The amendment in the finance bill will have significant structural changes to the way we invest, says Srikanth Subramanian, CEO, of Kotak Cherry, a platform to invest in various investment products.

"For mutual funds to get investor interest, it will now have to purely be on their ability to add extra risk-adjusted returns and not because of any tax arbitrage. The tax arbitrage that was available at an instrument level seems to be getting even out across the board," he said. 

Not everyone is against this move. Independent market analyst Ajay Bodke says this is a long overdue step by the government to end "favouritism" by granting tax exemptions or deductions towards one sector like mutual funds and insurance companies at the cost of others like bank FDs and post office savings. 

"This was leading to artificial propping up of demand for the former at the cost of the latter," said Bodke. 

Vishal Goenka, co-founder IndiaBonds, a fintech platform for investments in bonds, says taxation rules across bond investments should be uniform as this simplifies the choice for investors, who should analyse the investment itself rather than the taxation disparity.

"This (changes to the Finance Bill) creates a uniform level playing field between debt mutual fund and direct bond investment... The proposed changes will make direct bond investments by individuals more attractive," said Goenka.

Even Subramanian of Kotak Cherry feels this move to do away with long-term capital gains benefits on debt MFs will benefit the corporate bond market as there will be renewed interest from retail investors.

The Narendra Modi-led government at the centre has in the last few years, taken several steps like introducing a newer income tax regime with lower tax rates, but sans any exemptions and deductions.
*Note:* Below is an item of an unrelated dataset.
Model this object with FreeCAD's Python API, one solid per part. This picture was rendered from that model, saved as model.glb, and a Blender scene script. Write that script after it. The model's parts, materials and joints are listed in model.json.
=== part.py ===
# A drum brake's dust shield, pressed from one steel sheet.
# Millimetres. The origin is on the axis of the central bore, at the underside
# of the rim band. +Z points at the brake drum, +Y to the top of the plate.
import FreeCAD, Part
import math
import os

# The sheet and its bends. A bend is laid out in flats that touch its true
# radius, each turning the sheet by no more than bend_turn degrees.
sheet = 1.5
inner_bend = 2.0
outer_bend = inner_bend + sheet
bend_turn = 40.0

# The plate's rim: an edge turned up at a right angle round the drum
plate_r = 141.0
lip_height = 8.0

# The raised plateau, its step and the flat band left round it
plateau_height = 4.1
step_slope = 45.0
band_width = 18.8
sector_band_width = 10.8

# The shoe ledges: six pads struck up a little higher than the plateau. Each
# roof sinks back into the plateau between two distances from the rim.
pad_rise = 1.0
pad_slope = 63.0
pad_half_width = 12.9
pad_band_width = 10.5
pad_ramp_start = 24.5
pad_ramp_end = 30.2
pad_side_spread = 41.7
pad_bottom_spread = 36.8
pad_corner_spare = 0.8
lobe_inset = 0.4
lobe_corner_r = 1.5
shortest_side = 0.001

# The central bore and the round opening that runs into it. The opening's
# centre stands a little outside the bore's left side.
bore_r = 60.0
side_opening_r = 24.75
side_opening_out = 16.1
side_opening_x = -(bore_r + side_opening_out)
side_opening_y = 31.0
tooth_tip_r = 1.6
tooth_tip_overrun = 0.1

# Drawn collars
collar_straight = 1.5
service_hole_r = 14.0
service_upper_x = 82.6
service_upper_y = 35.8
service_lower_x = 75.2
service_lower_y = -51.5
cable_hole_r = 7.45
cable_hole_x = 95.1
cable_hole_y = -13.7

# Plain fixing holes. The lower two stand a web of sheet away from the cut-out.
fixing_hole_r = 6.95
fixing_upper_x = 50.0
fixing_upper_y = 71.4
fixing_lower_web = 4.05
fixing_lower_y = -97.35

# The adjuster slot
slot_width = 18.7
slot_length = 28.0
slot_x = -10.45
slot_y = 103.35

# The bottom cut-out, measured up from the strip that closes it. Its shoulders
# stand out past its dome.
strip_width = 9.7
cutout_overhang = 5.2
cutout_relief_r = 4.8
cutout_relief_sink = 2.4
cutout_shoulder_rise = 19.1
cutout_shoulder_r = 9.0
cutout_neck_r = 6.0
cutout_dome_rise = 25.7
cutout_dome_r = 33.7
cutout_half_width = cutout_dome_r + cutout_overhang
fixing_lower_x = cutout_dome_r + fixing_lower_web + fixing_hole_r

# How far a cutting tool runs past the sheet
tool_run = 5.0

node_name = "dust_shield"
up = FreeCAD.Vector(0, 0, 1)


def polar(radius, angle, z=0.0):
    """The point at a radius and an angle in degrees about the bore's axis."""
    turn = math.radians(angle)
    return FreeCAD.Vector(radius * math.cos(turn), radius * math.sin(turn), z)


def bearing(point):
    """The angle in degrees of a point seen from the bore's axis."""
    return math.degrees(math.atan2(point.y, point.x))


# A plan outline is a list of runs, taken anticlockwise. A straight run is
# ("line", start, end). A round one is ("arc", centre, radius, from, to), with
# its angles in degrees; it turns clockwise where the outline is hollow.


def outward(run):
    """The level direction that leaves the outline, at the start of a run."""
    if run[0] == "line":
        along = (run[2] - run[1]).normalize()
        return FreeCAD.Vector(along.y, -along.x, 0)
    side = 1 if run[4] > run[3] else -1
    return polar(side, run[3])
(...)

In the Budget this year, we saw several incentives being announced under the new I-T regime, in a way encouraging people to switch to it.

There was also a proposal in the budget to tax income from life insurance policies, other than ULIPs (unit-linked insurance plans), with an aggregate premium amount of Rs 5 lakh per annum or more from the new financial year.

This move to end LTCG benefits for debt funds should be seen against this backdrop, feel experts.

"With the government's stated intent to nudge taxpayers towards the progressive new IT regime, such harmonisation and elimination of deductions/ exemptions should be lauded," said Bodke. 

On a revenue and profitability front, this move may not impact mutual funds in a big way, as a large portion of the profits come from equity funds. This could, however, aid banks in their deposit mobilisation efforts to some extent at a time the deposit growth has been lagging well behind credit growth. 

"At the margin, this is positive for banks but quantum cannot be very high as bank deposits' market size is Rs 180 lakh crore versus total debt MF size of Rs 8 lakh crore," the CLSA analyst said.